Fidelity Worldwide Investment has raised the annual management charge (AMC) on two of its multi-asset funds as part of the rebrand and restructure of its multi-manager range.
The group - which this week announced it was launching a new open range of funds - has upped the annual charge on two multi-manager funds which form part of the new investment offering.
Its existing Multi-Manager Growth and Multi-Manager Balanced funds - now renamed as Multi-Asset Open Growth and Multi-Asset Open Strategic - have both had their AMCs raised from 1% to 1.25% for the retail share class.
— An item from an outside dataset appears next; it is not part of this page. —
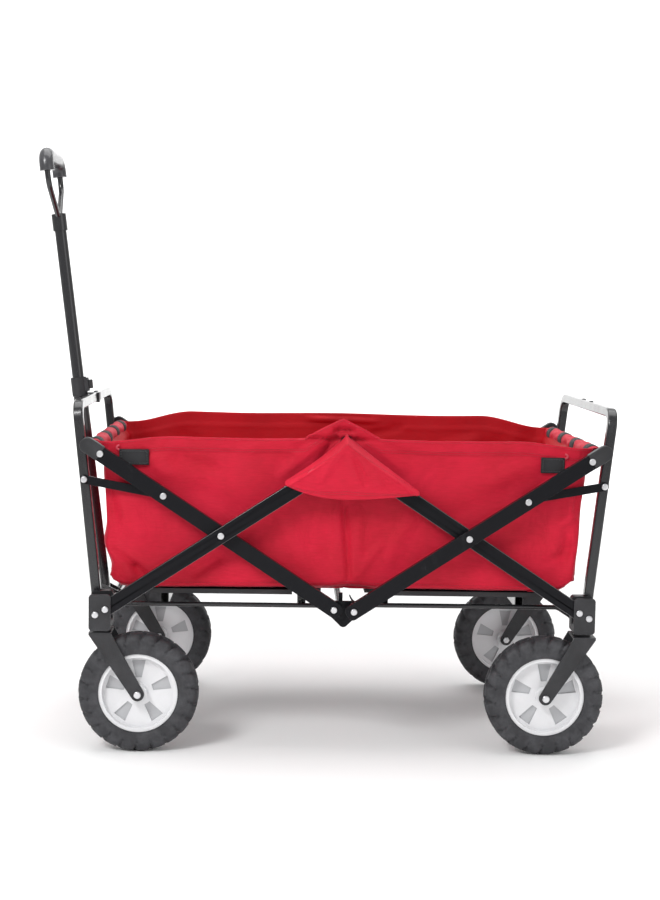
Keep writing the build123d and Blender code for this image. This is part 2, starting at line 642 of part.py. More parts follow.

Fidelity said the rise - which will put them on the same charging structure as the newly launched Multi-Asset Open funds unveiled yesterday - accounted for the wider investment objective the funds are now following.
Under their new investment mandates, all five funds in the Open range - which now includes the Open Defensive, Open Adventurous and Open World portfolios - can make more use of passive ETFs, futures and CFDs.
The price rise is in-line with Trevor Gretham's separate Multi-Asset fund range, which is also priced at 1.25%.
A spokesperson at Fidelity said although the AMC had risen on the two existing funds, the enhanced use of passive strategies should help bring down the TER.
All the funds also have a 'Y' share class priced at 0.75%, which wealth managers and institutions can access depending on the amount they are investing.